--- Begin Source excerpt ---
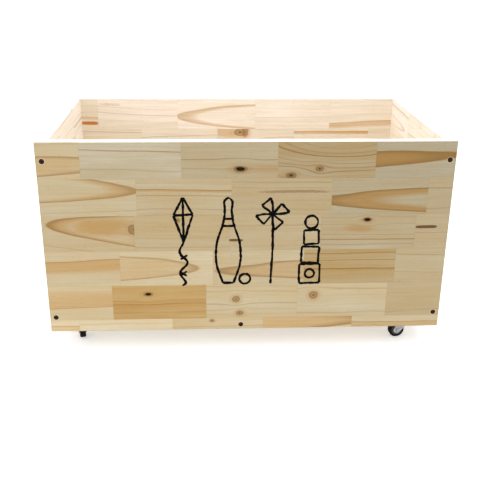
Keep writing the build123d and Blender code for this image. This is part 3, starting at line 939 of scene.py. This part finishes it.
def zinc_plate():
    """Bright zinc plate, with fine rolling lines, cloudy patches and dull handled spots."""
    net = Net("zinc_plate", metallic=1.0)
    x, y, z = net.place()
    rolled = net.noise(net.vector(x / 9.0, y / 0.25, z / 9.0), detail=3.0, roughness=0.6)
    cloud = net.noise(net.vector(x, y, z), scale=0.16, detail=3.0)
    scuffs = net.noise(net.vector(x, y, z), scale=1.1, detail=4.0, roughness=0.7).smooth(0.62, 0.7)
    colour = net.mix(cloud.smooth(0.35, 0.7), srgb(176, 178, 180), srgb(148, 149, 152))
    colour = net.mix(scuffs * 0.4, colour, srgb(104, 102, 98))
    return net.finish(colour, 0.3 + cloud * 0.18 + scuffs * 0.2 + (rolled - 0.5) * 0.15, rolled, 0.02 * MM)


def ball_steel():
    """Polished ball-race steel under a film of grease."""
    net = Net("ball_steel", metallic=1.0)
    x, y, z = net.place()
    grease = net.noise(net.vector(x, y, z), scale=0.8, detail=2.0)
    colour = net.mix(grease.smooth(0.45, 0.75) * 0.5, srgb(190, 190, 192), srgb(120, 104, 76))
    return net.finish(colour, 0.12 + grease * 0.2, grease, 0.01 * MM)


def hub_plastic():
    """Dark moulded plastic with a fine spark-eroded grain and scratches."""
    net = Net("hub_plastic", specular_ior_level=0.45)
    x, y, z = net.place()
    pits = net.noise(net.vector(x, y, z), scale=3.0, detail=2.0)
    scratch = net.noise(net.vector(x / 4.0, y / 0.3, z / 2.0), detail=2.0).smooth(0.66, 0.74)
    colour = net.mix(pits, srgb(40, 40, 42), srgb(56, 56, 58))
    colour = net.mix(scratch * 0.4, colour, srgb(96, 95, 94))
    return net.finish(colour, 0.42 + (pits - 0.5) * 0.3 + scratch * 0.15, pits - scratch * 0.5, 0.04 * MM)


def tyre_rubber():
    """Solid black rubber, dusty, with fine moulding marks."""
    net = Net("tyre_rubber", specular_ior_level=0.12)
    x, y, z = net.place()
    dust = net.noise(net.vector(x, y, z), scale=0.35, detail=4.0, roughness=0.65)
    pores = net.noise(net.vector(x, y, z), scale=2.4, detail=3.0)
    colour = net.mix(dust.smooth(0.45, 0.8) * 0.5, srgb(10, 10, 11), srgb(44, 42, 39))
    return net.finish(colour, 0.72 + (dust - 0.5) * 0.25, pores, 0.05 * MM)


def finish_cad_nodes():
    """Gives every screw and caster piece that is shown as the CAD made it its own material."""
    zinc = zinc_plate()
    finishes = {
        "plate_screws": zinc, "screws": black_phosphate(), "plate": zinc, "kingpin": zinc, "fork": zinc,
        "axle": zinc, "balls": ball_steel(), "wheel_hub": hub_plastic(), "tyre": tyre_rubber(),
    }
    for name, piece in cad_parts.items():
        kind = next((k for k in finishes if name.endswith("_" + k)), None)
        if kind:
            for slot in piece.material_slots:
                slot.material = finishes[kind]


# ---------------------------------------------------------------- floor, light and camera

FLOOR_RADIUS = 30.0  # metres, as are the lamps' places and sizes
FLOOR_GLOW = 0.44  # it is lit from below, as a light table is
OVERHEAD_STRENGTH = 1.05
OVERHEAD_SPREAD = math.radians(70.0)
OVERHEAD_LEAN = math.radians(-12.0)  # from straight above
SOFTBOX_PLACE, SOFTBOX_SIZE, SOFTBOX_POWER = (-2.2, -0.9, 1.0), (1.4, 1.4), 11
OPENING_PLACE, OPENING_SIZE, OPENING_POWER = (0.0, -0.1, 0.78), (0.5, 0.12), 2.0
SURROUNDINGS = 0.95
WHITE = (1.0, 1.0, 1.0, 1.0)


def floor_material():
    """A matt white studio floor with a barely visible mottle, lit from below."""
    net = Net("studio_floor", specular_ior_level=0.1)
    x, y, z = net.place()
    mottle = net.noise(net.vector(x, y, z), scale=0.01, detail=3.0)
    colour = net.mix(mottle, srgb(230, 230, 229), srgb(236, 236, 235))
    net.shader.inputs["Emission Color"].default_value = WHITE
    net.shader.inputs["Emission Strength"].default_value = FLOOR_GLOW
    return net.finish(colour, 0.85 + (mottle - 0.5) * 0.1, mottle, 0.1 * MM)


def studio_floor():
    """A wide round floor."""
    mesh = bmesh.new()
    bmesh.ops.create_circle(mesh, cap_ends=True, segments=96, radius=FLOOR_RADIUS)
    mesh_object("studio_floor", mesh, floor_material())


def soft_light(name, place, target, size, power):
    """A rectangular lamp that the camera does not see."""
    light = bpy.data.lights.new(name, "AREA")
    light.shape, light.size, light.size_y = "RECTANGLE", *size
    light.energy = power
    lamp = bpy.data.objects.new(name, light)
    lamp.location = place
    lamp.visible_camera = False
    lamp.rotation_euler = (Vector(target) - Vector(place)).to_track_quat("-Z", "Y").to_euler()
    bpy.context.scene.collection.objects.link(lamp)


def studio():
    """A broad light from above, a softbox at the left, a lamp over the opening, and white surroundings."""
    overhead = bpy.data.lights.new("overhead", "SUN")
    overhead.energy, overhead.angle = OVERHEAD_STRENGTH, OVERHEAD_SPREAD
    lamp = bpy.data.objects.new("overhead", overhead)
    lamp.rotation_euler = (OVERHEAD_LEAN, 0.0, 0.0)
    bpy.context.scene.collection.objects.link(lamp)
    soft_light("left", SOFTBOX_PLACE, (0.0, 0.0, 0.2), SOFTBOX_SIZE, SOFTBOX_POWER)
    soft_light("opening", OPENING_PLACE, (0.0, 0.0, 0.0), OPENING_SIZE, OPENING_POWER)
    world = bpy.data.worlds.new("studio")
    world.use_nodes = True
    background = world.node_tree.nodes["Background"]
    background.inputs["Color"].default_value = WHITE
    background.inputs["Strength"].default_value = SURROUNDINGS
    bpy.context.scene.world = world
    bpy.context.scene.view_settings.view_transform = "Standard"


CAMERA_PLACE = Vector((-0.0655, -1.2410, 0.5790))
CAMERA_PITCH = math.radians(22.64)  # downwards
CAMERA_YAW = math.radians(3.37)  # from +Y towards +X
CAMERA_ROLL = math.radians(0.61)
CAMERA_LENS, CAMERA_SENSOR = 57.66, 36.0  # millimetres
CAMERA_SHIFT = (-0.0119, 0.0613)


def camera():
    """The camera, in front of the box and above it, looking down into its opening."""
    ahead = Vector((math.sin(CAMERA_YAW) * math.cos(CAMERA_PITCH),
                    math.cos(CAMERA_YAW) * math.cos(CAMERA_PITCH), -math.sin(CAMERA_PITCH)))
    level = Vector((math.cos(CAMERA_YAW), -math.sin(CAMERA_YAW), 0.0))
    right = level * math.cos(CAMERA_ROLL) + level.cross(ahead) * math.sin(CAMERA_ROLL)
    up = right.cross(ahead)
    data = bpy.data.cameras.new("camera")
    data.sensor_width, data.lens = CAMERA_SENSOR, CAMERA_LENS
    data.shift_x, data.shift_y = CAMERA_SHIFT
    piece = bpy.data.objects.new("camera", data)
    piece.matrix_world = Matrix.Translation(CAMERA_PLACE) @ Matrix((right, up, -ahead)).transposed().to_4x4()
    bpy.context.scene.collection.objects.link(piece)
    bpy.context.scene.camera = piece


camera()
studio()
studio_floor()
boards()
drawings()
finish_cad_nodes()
--- End Source excerpt ---
**The exercise:**
Give back the whole listing exactly as it reads.

**Task response:**
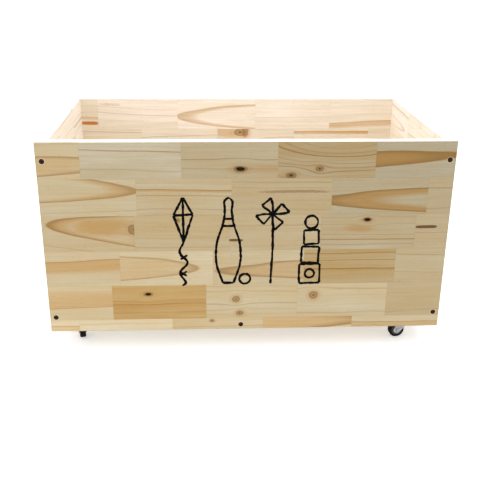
Keep writing the build123d and Blender code for this image. This is part 3, starting at line 939 of scene.py. This part finishes it.
def zinc_plate():
    """Bright zinc plate, with fine rolling lines, cloudy patches and dull handled spots."""
    net = Net("zinc_plate", metallic=1.0)
    x, y, z = net.place()
    rolled = net.noise(net.vector(x / 9.0, y / 0.25, z / 9.0), detail=3.0, roughness=0.6)
    cloud = net.noise(net.vector(x, y, z), scale=0.16, detail=3.0)
    scuffs = net.noise(net.vector(x, y, z), scale=1.1, detail=4.0, roughness=0.7).smooth(0.62, 0.7)
    colour = net.mix(cloud.smooth(0.35, 0.7), srgb(176, 178, 180), srgb(148, 149, 152))
    colour = net.mix(scuffs * 0.4, colour, srgb(104, 102, 98))
    return net.finish(colour, 0.3 + cloud * 0.18 + scuffs * 0.2 + (rolled - 0.5) * 0.15, rolled, 0.02 * MM)


def ball_steel():
    """Polished ball-race steel under a film of grease."""
    net = Net("ball_steel", metallic=1.0)
    x, y, z = net.place()
    grease = net.noise(net.vector(x, y, z), scale=0.8, detail=2.0)
    colour = net.mix(grease.smooth(0.45, 0.75) * 0.5, srgb(190, 190, 192), srgb(120, 104, 76))
    return net.finish(colour, 0.12 + grease * 0.2, grease, 0.01 * MM)


def hub_plastic():
    """Dark moulded plastic with a fine spark-eroded grain and scratches."""
    net = Net("hub_plastic", specular_ior_level=0.45)
    x, y, z = net.place()
    pits = net.noise(net.vector(x, y, z), scale=3.0, detail=2.0)
    scratch = net.noise(net.vector(x / 4.0, y / 0.3, z / 2.0), detail=2.0).smooth(0.66, 0.74)
    colour = net.mix(pits, srgb(40, 40, 42), srgb(56, 56, 58))
    colour = net.mix(scratch * 0.4, colour, srgb(96, 95, 94))
    return net.finish(colour, 0.42 + (pits - 0.5) * 0.3 + scratch * 0.15, pits - scratch * 0.5, 0.04 * MM)


def tyre_rubber():
    """Solid black rubber, dusty, with fine moulding marks."""
    net = Net("tyre_rubber", specular_ior_level=0.12)
    x, y, z = net.place()
    dust = net.noise(net.vector(x, y, z), scale=0.35, detail=4.0, roughness=0.65)
    pores = net.noise(net.vector(x, y, z), scale=2.4, detail=3.0)
    colour = net.mix(dust.smooth(0.45, 0.8) * 0.5, srgb(10, 10, 11), srgb(44, 42, 39))
    return net.finish(colour, 0.72 + (dust - 0.5) * 0.25, pores, 0.05 * MM)


def finish_cad_nodes():
    """Gives every screw and caster piece that is shown as the CAD made it its own material."""
    zinc = zinc_plate()
    finishes = {
        "plate_screws": zinc, "screws": black_phosphate(), "plate": zinc, "kingpin": zinc, "fork": zinc,
        "axle": zinc, "balls": ball_steel(), "wheel_hub": hub_plastic(), "tyre": tyre_rubber(),
    }
    for name, piece in cad_parts.items():
        kind = next((k for k in finishes if name.endswith("_" + k)), None)
        if kind:
            for slot in piece.material_slots:
                slot.material = finishes[kind]


# ---------------------------------------------------------------- floor, light and camera

FLOOR_RADIUS = 30.0  # metres, as are the lamps' places and sizes
FLOOR_GLOW = 0.44  # it is lit from below, as a light table is
OVERHEAD_STRENGTH = 1.05
OVERHEAD_SPREAD = math.radians(70.0)
OVERHEAD_LEAN = math.radians(-12.0)  # from straight above
SOFTBOX_PLACE, SOFTBOX_SIZE, SOFTBOX_POWER = (-2.2, -0.9, 1.0), (1.4, 1.4), 11
OPENING_PLACE, OPENING_SIZE, OPENING_POWER = (0.0, -0.1, 0.78), (0.5, 0.12), 2.0
SURROUNDINGS = 0.95
WHITE = (1.0, 1.0, 1.0, 1.0)


def floor_material():
    """A matt white studio floor with a barely visible mottle, lit from below."""
    net = Net("studio_floor", specular_ior_level=0.1)
    x, y, z = net.place()
    mottle = net.noise(net.vector(x, y, z), scale=0.01, detail=3.0)
    colour = net.mix(mottle, srgb(230, 230, 229), srgb(236, 236, 235))
    net.shader.inputs["Emission Color"].default_value = WHITE
    net.shader.inputs["Emission Strength"].default_value = FLOOR_GLOW
    return net.finish(colour, 0.85 + (mottle - 0.5) * 0.1, mottle, 0.1 * MM)


def studio_floor():
    """A wide round floor."""
    mesh = bmesh.new()
    bmesh.ops.create_circle(mesh, cap_ends=True, segments=96, radius=FLOOR_RADIUS)
    mesh_object("studio_floor", mesh, floor_material())


def soft_light(name, place, target, size, power):
    """A rectangular lamp that the camera does not see."""
    light = bpy.data.lights.new(name, "AREA")
    light.shape, light.size, light.size_y = "RECTANGLE", *size
    light.energy = power
    lamp = bpy.data.objects.new(name, light)
    lamp.location = place
    lamp.visible_camera = False
    lamp.rotation_euler = (Vector(target) - Vector(place)).to_track_quat("-Z", "Y").to_euler()
    bpy.context.scene.collection.objects.link(lamp)


def studio():
    """A broad light from above, a softbox at the left, a lamp over the opening, and white surroundings."""
    overhead = bpy.data.lights.new("overhead", "SUN")
    overhead.energy, overhead.angle = OVERHEAD_STRENGTH, OVERHEAD_SPREAD
    lamp = bpy.data.objects.new("overhead", overhead)
    lamp.rotation_euler = (OVERHEAD_LEAN, 0.0, 0.0)
    bpy.context.scene.collection.objects.link(lamp)
    soft_light("left", SOFTBOX_PLACE, (0.0, 0.0, 0.2), SOFTBOX_SIZE, SOFTBOX_POWER)
    soft_light("opening", OPENING_PLACE, (0.0, 0.0, 0.0), OPENING_SIZE, OPENING_POWER)
    world = bpy.data.worlds.new("studio")
    world.use_nodes = True
    background = world.node_tree.nodes["Background"]
    background.inputs["Color"].default_value = WHITE
    background.inputs["Strength"].default_value = SURROUNDINGS
    bpy.context.scene.world = world
    bpy.context.scene.view_settings.view_transform = "Standard"


CAMERA_PLACE = Vector((-0.0655, -1.2410, 0.5790))
CAMERA_PITCH = math.radians(22.64)  # downwards
CAMERA_YAW = math.radians(3.37)  # from +Y towards +X
CAMERA_ROLL = math.radians(0.61)
CAMERA_LENS, CAMERA_SENSOR = 57.66, 36.0  # millimetres
CAMERA_SHIFT = (-0.0119, 0.0613)


def camera():
    """The camera, in front of the box and above it, looking down into its opening."""
    ahead = Vector((math.sin(CAMERA_YAW) * math.cos(CAMERA_PITCH),
                    math.cos(CAMERA_YAW) * math.cos(CAMERA_PITCH), -math.sin(CAMERA_PITCH)))
    level = Vector((math.cos(CAMERA_YAW), -math.sin(CAMERA_YAW), 0.0))
    right = level * math.cos(CAMERA_ROLL) + level.cross(ahead) * math.sin(CAMERA_ROLL)
    up = right.cross(ahead)
    data = bpy.data.cameras.new("camera")
    data.sensor_width, data.lens = CAMERA_SENSOR, CAMERA_LENS
    data.shift_x, data.shift_y = CAMERA_SHIFT
    piece = bpy.data.objects.new("camera", data)
    piece.matrix_world = Matrix.Translation(CAMERA_PLACE) @ Matrix((right, up, -ahead)).transposed().to_4x4()
    bpy.context.scene.collection.objects.link(piece)
    bpy.context.scene.camera = piece


camera()
studio()
studio_floor()
boards()
drawings()
finish_cad_nodes()